While the game's textures and models are quite good, you'll never find yourself gaping at the visuals (at least not in admiration). Still, Arx's ambience on other levels more than makes up for this, and it's worth mentioning that the game's voice acting (there are no text conversations like Morrowind) never grates.
However, despite all this, the Xbox version of Arx Fatalis suffers from three minor hiccups that could well have people casting Ignite at their consoles in anger. The first is slowdown, something that barely bugs gameplay in dungeon areas, but actually hurt my eyes in the town of Arx. The second is a similar complaint - the right stick sensitivity is set to a slightly iffy level, and it can't be changed. Finally, and probably the most frustrating of all for myself, is the crosshair. It can't be turned off. For a game that places so much emphasis on exploration, it would have been nice to be able to see the world without an 'X' obstructing the view. In short, it puts the 'cross' in crosshair.

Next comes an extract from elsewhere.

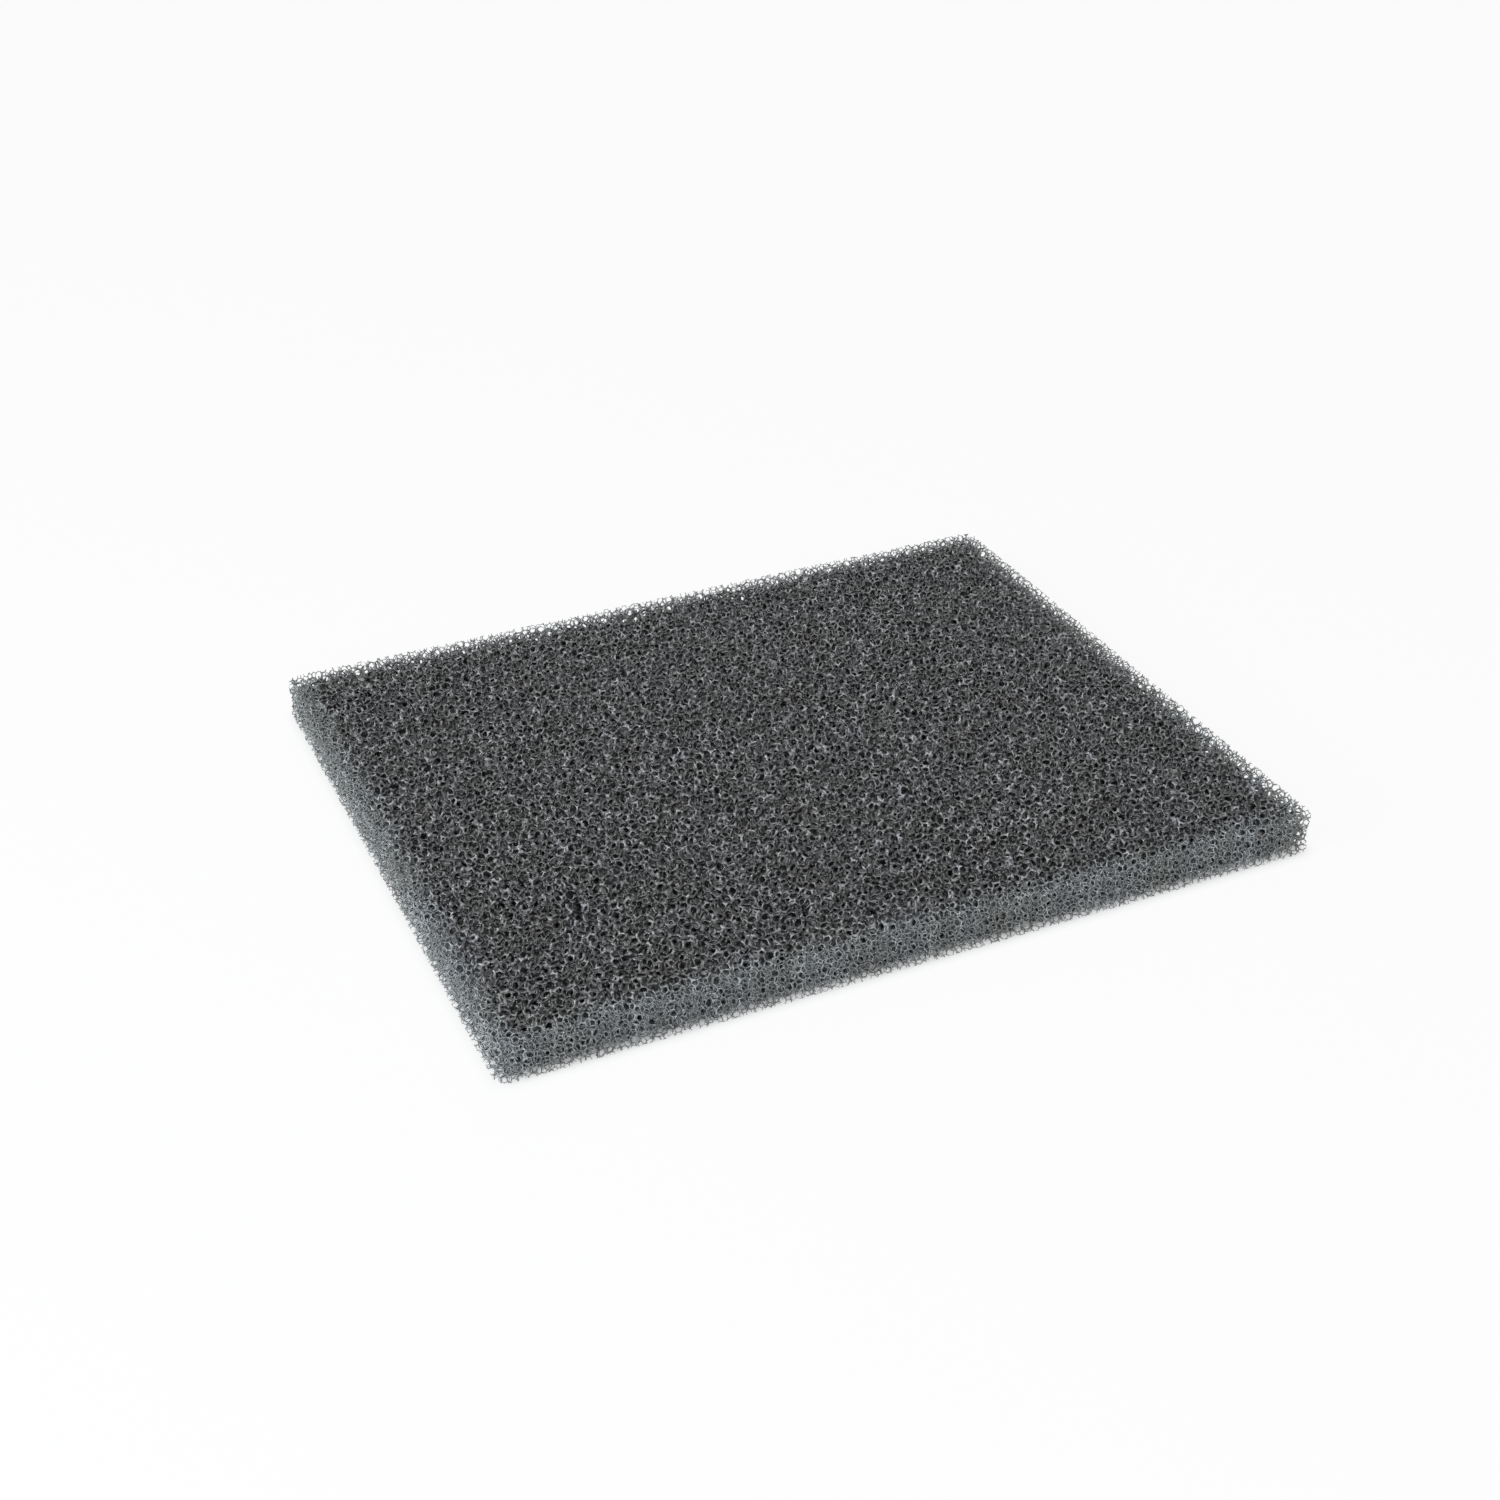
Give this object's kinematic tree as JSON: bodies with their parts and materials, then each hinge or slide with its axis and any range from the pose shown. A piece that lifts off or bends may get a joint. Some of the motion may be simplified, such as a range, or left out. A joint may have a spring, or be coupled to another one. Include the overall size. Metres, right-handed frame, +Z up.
{
  "type": "foam air filter element",
  "caption": "Flat rectangular pad of charcoal open-cell foam that cleans the intake air of a small engine, lying loose in an air cleaner on either face.",
  "frame": {"origin": "centre of the face that the pad lies on", "axes": "+X along the long side, +Y along the short side, +Z up through the thickness"},
  "size_m": [0.13, 0.105, 0.007],
  "materials": {
    "foam": "matte open-cell foam"
  },
  "bodies": {
    "root": {"foam_pad": "foam"}
  },
  "joints": []
}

But all this doesn't mean Arx is cumbersome to play through. For the most part, it handles 'PC gaming' standards like bulging inventories and on-the-fly magic very comfortably.
Slowing to a crawl
So, is this Art Fatalis or Arse Fatalis? That, as with most cult games, depends on your tastes. This is very enjoyable dungeon crawling indeed, but for some people there's no such thing as an enjoyable dungeon crawler. If you like Morrowind, then you should bite the bullet and give Arx Fatalis a go too. If Morrowind, fantasy and claustrophobia are not your favourite things, then there really isn't a point.
Arkane Studio's effort deserves plaudits for atmosphere, character and solid gameplay. But is it the last of a dying breed? Let's hope not.